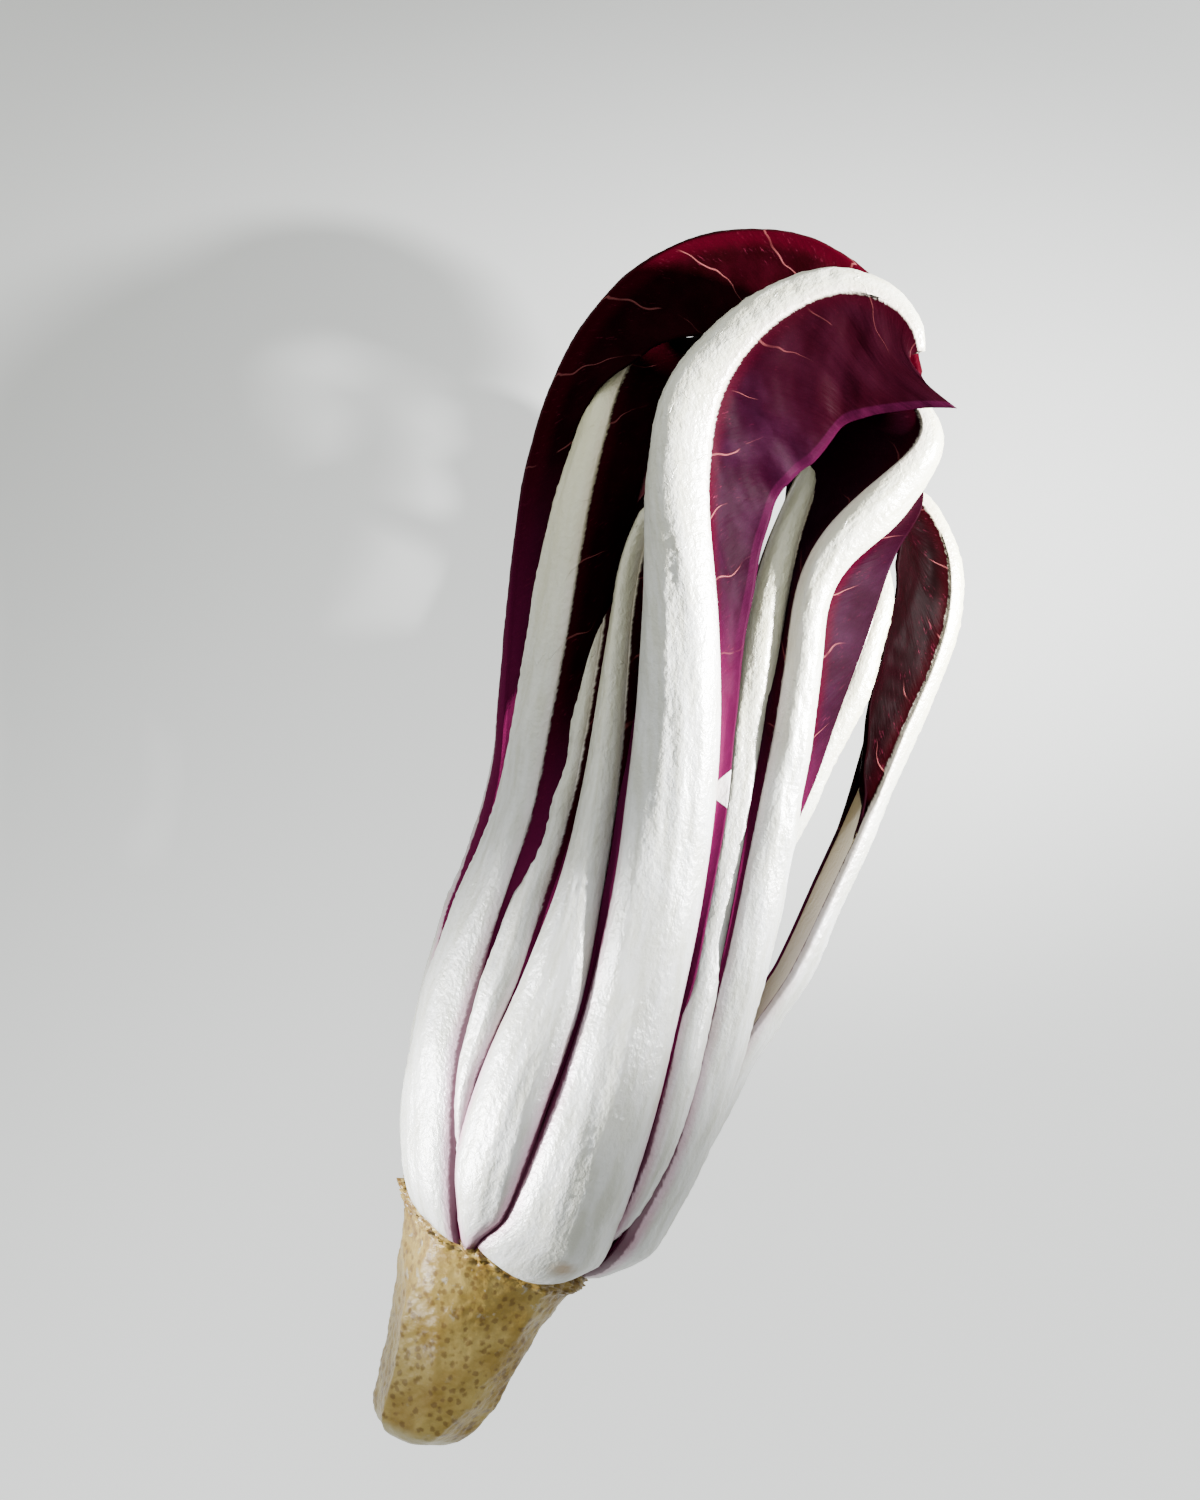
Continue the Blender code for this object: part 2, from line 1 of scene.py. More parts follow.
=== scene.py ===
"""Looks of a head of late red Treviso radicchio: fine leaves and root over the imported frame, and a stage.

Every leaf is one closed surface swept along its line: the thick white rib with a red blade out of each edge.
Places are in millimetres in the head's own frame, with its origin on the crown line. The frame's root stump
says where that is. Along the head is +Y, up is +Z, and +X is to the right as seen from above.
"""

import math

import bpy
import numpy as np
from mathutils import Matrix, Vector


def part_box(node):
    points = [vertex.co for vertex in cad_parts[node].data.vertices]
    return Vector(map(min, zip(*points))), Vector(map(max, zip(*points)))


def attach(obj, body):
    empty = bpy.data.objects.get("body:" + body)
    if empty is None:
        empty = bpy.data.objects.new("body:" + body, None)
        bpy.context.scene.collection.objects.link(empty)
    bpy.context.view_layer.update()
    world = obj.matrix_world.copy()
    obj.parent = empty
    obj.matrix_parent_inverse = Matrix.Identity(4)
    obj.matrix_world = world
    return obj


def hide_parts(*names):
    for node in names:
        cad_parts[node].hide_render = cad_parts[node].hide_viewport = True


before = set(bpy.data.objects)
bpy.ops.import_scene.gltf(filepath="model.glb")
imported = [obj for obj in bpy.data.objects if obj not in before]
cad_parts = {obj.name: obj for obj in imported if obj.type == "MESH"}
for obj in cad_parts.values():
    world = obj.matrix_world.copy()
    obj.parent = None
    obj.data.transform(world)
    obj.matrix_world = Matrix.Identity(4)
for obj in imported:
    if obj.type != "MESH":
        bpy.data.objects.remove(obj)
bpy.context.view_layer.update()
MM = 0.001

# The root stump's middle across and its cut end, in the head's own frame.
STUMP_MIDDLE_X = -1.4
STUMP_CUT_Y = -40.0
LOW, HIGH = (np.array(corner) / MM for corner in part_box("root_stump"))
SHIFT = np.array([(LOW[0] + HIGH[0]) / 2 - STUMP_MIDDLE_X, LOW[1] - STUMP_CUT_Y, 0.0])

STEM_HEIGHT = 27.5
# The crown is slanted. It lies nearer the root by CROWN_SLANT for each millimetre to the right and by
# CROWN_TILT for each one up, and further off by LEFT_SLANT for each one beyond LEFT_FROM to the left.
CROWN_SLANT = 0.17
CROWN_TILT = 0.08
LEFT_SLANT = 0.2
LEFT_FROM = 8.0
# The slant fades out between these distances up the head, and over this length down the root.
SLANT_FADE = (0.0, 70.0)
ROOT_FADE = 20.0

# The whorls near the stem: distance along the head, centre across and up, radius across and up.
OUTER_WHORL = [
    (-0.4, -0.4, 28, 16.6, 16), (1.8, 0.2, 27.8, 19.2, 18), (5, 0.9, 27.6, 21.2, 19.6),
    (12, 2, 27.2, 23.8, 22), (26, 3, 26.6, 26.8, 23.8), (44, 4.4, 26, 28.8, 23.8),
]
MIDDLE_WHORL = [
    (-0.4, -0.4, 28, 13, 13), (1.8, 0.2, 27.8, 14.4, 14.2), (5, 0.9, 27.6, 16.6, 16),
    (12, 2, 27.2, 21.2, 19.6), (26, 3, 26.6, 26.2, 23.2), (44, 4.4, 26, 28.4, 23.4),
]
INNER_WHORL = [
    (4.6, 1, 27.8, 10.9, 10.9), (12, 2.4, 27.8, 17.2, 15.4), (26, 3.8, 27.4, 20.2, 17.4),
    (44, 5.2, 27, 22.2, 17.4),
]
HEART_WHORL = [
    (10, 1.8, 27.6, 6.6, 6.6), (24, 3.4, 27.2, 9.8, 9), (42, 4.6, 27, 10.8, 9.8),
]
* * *
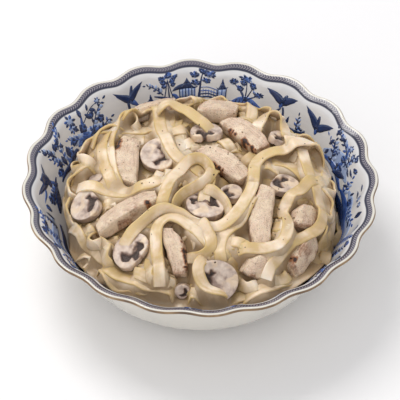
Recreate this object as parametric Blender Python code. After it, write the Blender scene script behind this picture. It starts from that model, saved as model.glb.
==
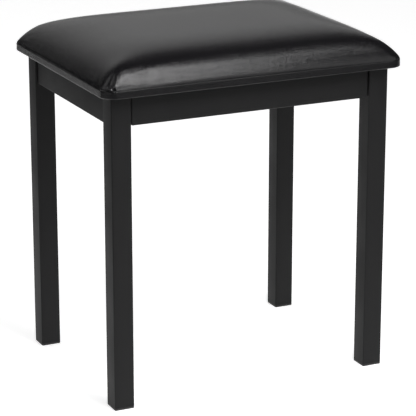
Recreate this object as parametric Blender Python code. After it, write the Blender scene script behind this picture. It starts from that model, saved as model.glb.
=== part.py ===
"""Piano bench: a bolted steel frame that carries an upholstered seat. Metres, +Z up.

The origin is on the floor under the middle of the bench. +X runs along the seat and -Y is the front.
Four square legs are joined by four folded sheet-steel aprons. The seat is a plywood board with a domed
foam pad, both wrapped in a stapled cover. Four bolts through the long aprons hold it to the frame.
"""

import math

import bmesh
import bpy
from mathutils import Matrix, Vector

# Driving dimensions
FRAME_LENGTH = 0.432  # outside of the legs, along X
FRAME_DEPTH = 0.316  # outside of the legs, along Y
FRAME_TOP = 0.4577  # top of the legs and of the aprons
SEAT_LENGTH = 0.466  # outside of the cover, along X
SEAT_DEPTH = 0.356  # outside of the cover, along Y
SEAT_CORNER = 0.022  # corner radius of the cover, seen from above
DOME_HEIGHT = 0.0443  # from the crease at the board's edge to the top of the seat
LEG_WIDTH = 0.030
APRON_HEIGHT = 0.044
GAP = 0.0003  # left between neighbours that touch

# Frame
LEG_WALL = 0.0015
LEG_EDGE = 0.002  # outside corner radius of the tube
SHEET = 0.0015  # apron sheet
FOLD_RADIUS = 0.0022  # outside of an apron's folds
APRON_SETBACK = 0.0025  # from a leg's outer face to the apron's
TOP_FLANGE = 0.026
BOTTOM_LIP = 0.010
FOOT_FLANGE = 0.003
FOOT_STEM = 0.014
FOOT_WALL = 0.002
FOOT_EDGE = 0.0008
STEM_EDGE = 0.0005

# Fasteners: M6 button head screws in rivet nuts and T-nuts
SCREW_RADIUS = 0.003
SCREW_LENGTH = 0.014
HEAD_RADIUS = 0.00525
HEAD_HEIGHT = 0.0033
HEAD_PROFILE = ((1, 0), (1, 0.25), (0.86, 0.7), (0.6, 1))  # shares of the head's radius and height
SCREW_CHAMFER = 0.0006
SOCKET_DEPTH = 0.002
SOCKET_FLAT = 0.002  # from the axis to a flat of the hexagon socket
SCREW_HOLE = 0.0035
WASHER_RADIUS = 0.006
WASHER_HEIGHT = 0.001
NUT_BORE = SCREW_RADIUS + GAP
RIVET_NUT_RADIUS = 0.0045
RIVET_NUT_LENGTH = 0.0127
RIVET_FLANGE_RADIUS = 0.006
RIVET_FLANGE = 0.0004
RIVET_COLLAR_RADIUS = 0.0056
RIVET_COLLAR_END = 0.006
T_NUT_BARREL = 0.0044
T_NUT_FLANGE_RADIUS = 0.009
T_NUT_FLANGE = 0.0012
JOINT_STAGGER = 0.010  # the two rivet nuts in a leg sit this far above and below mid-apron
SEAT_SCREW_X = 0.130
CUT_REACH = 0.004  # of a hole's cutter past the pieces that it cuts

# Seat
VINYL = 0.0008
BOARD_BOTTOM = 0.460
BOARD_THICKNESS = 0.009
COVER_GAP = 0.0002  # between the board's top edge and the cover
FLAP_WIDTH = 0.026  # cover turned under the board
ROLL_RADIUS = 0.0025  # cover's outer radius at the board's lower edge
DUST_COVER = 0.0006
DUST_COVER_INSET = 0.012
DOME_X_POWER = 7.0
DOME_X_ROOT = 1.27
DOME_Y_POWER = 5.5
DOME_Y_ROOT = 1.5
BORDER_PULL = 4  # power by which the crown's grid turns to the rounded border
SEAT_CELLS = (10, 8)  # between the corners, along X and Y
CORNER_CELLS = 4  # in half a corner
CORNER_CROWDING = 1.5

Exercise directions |
Give back, exactly as written, each line from the one that contains "Continue the Blender" through the one that contains "bpy.context.scene.collection.objects.link(empty)".

Response to this task |
Continue the Blender code for this object: part 2, from line 1 of scene.py. More parts follow.
=== scene.py ===
"""Looks of a head of late red Treviso radicchio: fine leaves and root over the imported frame, and a stage.

Every leaf is one closed surface swept along its line: the thick white rib with a red blade out of each edge.
Places are in millimetres in the head's own frame, with its origin on the crown line. The frame's root stump
says where that is. Along the head is +Y, up is +Z, and +X is to the right as seen from above.
"""

import math

import bpy
import numpy as np
from mathutils import Matrix, Vector


def part_box(node):
    points = [vertex.co for vertex in cad_parts[node].data.vertices]
    return Vector(map(min, zip(*points))), Vector(map(max, zip(*points)))


def attach(obj, body):
    empty = bpy.data.objects.get("body:" + body)
    if empty is None:
        empty = bpy.data.objects.new("body:" + body, None)
        bpy.context.scene.collection.objects.link(empty)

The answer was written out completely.